Take the listing and print it in full, exactly as given.
-- START MATERIAL --
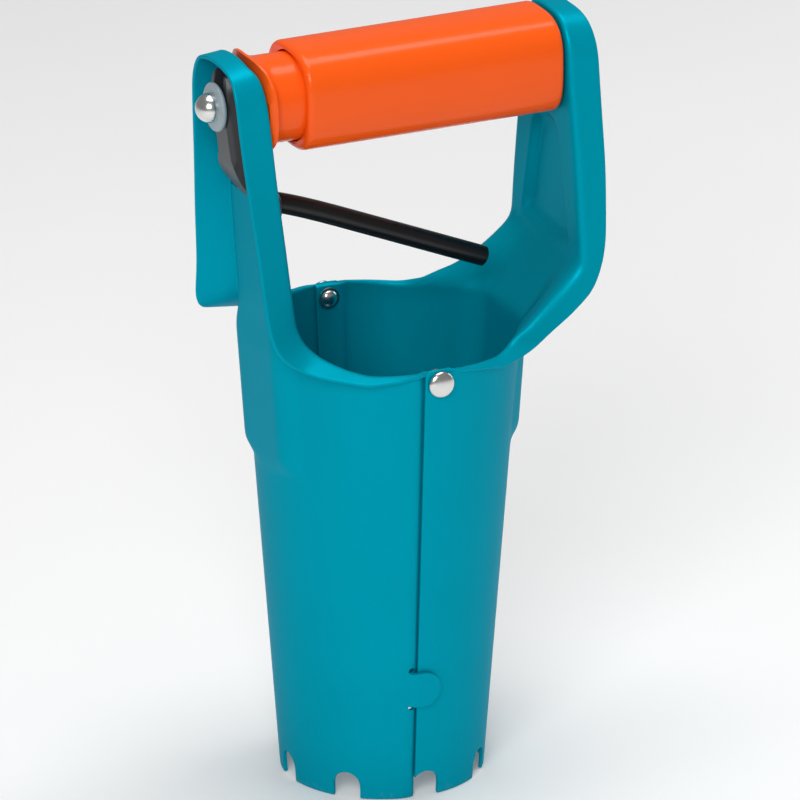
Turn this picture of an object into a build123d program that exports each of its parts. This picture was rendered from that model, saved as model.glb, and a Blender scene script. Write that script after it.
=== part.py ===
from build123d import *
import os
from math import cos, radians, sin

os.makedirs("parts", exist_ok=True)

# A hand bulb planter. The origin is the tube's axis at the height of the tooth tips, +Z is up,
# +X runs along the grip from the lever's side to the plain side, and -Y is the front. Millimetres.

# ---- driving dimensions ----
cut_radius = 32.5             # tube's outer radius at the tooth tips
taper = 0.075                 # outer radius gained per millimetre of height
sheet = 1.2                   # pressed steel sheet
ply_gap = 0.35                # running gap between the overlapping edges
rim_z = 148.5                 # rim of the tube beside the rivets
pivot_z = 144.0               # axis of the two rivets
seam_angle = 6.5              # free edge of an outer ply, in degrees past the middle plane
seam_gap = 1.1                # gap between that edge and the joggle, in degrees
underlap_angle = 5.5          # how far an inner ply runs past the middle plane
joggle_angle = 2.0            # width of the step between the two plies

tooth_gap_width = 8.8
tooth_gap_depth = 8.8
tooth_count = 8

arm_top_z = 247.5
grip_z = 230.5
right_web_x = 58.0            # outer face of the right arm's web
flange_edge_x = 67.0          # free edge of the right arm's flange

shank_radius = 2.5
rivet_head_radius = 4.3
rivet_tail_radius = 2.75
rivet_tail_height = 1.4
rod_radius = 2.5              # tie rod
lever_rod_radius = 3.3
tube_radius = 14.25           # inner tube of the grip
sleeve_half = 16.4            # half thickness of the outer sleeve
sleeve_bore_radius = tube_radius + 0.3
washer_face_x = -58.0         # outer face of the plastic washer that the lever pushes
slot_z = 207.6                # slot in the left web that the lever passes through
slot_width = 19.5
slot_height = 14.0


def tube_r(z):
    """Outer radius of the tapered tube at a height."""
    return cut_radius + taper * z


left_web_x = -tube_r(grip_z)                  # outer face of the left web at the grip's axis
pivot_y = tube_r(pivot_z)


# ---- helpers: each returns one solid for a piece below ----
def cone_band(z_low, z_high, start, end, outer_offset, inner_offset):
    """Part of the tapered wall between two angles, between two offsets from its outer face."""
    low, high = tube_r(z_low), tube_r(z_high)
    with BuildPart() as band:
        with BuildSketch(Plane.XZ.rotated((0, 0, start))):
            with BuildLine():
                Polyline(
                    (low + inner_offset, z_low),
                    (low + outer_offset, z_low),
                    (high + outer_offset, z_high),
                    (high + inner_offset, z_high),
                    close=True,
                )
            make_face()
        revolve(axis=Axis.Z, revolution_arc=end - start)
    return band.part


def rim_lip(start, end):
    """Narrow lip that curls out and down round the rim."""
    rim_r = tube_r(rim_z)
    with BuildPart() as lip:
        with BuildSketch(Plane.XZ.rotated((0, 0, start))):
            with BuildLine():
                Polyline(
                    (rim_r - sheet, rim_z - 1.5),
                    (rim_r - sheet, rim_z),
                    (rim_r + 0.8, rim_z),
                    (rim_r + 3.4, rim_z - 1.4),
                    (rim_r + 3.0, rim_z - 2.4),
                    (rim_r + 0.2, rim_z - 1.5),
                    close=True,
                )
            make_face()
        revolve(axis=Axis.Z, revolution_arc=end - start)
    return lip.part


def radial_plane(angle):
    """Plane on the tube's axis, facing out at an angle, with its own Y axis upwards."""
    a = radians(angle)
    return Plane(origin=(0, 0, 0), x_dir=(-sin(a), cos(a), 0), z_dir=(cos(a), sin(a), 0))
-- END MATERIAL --
SOLUTION TO THIS TASK:
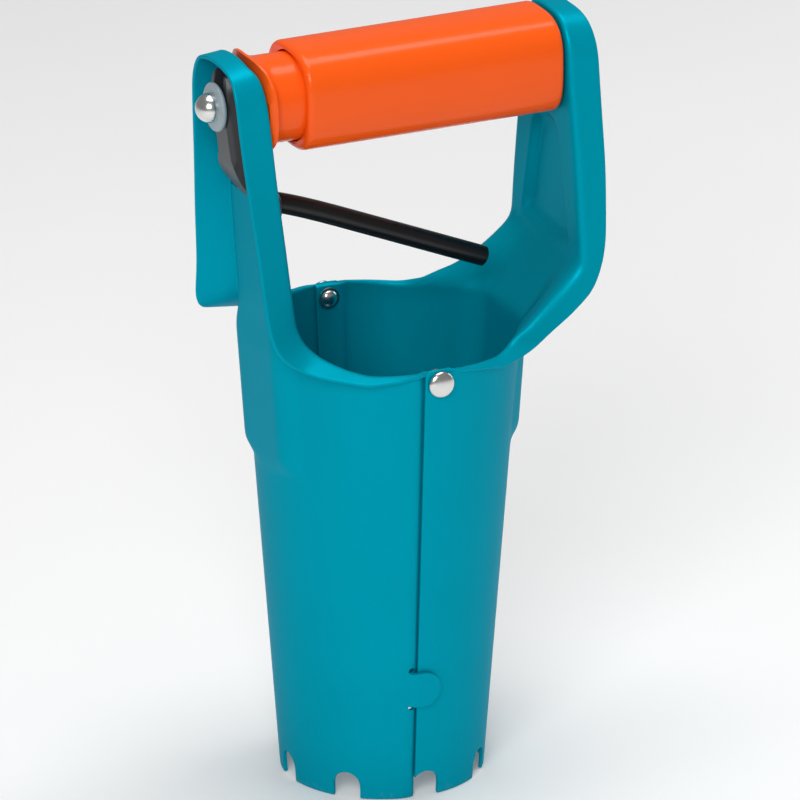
Turn this picture of an object into a build123d program that exports each of its parts. This picture was rendered from that model, saved as model.glb, and a Blender scene script. Write that script after it.
=== part.py ===
from build123d import *
import os
from math import cos, radians, sin

os.makedirs("parts", exist_ok=True)

# A hand bulb planter. The origin is the tube's axis at the height of the tooth tips, +Z is up,
# +X runs along the grip from the lever's side to the plain side, and -Y is the front. Millimetres.

# ---- driving dimensions ----
cut_radius = 32.5             # tube's outer radius at the tooth tips
taper = 0.075                 # outer radius gained per millimetre of height
sheet = 1.2                   # pressed steel sheet
ply_gap = 0.35                # running gap between the overlapping edges
rim_z = 148.5                 # rim of the tube beside the rivets
pivot_z = 144.0               # axis of the two rivets
seam_angle = 6.5              # free edge of an outer ply, in degrees past the middle plane
seam_gap = 1.1                # gap between that edge and the joggle, in degrees
underlap_angle = 5.5          # how far an inner ply runs past the middle plane
joggle_angle = 2.0            # width of the step between the two plies

tooth_gap_width = 8.8
tooth_gap_depth = 8.8
tooth_count = 8

arm_top_z = 247.5
grip_z = 230.5
right_web_x = 58.0            # outer face of the right arm's web
flange_edge_x = 67.0          # free edge of the right arm's flange

shank_radius = 2.5
rivet_head_radius = 4.3
rivet_tail_radius = 2.75
rivet_tail_height = 1.4
rod_radius = 2.5              # tie rod
lever_rod_radius = 3.3
tube_radius = 14.25           # inner tube of the grip
sleeve_half = 16.4            # half thickness of the outer sleeve
sleeve_bore_radius = tube_radius + 0.3
washer_face_x = -58.0         # outer face of the plastic washer that the lever pushes
slot_z = 207.6                # slot in the left web that the lever passes through
slot_width = 19.5
slot_height = 14.0


def tube_r(z):
    """Outer radius of the tapered tube at a height."""
    return cut_radius + taper * z


left_web_x = -tube_r(grip_z)                  # outer face of the left web at the grip's axis
pivot_y = tube_r(pivot_z)


# ---- helpers: each returns one solid for a piece below ----
def cone_band(z_low, z_high, start, end, outer_offset, inner_offset):
    """Part of the tapered wall between two angles, between two offsets from its outer face."""
    low, high = tube_r(z_low), tube_r(z_high)
    with BuildPart() as band:
        with BuildSketch(Plane.XZ.rotated((0, 0, start))):
            with BuildLine():
                Polyline(
                    (low + inner_offset, z_low),
                    (low + outer_offset, z_low),
                    (high + outer_offset, z_high),
                    (high + inner_offset, z_high),
                    close=True,
                )
            make_face()
        revolve(axis=Axis.Z, revolution_arc=end - start)
    return band.part


def rim_lip(start, end):
    """Narrow lip that curls out and down round the rim."""
    rim_r = tube_r(rim_z)
    with BuildPart() as lip:
        with BuildSketch(Plane.XZ.rotated((0, 0, start))):
            with BuildLine():
                Polyline(
                    (rim_r - sheet, rim_z - 1.5),
                    (rim_r - sheet, rim_z),
                    (rim_r + 0.8, rim_z),
                    (rim_r + 3.4, rim_z - 1.4),
                    (rim_r + 3.0, rim_z - 2.4),
                    (rim_r + 0.2, rim_z - 1.5),
                    close=True,
                )
            make_face()
        revolve(axis=Axis.Z, revolution_arc=end - start)
    return lip.part


def radial_plane(angle):
    """Plane on the tube's axis, facing out at an angle, with its own Y axis upwards."""
    a = radians(angle)
    return Plane(origin=(0, 0, 0), x_dir=(-sin(a), cos(a), 0), z_dir=(cos(a), sin(a), 0))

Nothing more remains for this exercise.